The problem: Beginning with the first line below, please repeat the material exactly, ending with the line that includes "long fine hairs".

Information supplied:
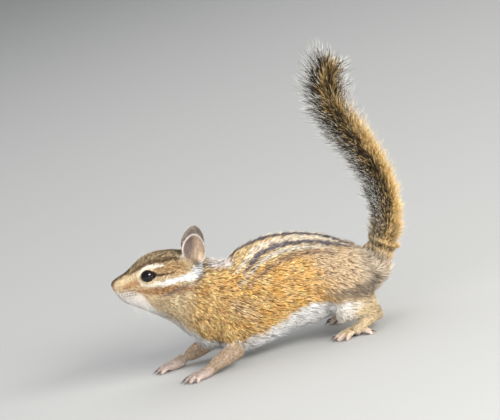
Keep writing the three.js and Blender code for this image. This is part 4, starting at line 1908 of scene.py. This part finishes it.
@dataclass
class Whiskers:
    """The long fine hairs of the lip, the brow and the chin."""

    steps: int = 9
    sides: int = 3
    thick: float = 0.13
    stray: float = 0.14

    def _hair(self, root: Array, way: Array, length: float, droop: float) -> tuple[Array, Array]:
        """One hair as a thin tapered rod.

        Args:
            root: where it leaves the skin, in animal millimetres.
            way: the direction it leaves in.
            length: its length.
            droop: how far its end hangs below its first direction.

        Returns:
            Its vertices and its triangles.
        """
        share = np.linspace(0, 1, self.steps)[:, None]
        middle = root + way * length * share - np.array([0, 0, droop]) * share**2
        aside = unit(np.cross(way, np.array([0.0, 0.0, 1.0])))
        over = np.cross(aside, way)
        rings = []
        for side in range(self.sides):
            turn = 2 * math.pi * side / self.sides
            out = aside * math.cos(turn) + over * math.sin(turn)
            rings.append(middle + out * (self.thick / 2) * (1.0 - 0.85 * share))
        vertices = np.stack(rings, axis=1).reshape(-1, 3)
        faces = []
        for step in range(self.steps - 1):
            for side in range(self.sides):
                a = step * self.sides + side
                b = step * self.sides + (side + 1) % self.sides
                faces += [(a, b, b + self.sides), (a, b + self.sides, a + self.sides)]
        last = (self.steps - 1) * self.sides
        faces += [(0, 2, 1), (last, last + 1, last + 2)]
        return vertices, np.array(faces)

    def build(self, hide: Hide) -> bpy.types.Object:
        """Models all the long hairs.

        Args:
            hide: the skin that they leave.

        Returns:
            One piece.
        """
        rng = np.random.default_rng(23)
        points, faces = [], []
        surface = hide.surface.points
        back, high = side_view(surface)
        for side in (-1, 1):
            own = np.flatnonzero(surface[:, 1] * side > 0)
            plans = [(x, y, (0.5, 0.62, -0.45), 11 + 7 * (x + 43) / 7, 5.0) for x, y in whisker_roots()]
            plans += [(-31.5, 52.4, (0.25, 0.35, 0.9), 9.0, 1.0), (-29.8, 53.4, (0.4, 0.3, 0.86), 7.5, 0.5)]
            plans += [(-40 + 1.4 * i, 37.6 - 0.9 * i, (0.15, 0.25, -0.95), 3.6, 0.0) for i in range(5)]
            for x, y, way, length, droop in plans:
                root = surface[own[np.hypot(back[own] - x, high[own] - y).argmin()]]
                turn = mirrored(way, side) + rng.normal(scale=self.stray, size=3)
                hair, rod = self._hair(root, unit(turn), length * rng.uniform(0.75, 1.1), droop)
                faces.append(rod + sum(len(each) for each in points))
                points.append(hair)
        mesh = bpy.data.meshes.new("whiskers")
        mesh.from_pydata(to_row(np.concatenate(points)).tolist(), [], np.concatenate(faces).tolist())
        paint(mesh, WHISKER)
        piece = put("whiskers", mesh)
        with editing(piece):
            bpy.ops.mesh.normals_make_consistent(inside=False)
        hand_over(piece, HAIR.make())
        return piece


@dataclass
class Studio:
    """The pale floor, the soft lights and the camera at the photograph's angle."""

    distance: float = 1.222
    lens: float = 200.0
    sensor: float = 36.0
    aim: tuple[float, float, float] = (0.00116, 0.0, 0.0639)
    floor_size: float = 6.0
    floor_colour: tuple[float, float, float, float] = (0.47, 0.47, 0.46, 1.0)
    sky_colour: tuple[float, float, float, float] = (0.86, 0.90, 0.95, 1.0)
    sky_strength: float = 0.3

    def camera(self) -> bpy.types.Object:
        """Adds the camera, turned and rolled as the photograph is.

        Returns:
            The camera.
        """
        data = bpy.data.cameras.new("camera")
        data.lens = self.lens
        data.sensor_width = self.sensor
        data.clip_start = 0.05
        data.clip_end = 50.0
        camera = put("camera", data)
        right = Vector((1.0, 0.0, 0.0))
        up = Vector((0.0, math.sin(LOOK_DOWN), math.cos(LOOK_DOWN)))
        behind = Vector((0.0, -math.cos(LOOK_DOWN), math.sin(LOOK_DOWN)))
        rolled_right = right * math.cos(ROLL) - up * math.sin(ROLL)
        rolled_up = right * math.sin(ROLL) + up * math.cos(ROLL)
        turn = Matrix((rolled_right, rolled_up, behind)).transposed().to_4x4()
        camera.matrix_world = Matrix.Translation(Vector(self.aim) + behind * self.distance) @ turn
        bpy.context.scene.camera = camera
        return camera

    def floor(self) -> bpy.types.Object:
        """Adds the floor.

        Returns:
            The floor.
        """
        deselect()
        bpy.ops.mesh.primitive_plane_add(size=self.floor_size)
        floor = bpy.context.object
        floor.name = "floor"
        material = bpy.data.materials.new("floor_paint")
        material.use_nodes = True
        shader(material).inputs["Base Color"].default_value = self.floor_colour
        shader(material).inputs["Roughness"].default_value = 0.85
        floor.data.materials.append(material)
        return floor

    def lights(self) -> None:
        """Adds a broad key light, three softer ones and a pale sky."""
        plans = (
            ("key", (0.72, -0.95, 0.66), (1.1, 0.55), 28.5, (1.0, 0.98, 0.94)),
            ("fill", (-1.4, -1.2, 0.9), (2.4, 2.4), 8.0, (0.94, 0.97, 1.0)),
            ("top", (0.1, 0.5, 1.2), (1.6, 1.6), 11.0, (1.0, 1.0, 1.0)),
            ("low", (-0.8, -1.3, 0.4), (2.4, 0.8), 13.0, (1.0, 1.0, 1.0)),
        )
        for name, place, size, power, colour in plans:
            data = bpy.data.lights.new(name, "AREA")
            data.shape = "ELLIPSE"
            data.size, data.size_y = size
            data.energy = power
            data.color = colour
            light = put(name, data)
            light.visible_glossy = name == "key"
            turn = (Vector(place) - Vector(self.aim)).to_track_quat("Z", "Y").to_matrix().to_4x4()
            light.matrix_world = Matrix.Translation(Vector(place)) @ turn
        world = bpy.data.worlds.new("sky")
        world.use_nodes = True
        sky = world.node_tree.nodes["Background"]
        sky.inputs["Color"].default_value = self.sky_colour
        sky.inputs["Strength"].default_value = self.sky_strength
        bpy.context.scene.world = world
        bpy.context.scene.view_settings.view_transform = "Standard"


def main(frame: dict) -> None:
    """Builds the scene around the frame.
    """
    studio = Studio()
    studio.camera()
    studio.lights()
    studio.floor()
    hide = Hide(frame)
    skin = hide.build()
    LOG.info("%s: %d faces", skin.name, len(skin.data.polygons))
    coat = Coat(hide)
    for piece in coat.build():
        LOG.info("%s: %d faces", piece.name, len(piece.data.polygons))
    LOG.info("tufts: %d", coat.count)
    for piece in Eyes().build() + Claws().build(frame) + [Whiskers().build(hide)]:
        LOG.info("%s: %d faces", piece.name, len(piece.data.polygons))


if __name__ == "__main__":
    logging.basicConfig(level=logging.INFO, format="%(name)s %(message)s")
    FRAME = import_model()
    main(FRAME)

Final answer:
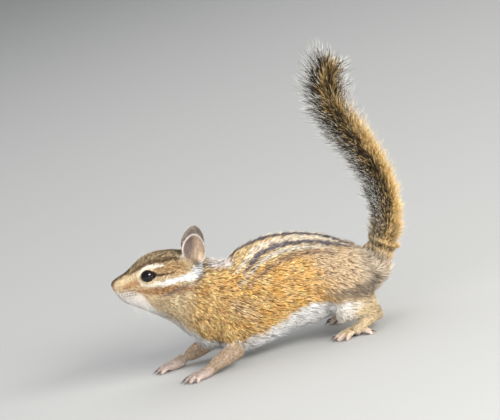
Keep writing the three.js and Blender code for this image. This is part 4, starting at line 1908 of scene.py. This part finishes it.
@dataclass
class Whiskers:
    """The long fine hairs of the lip, the brow and the chin."""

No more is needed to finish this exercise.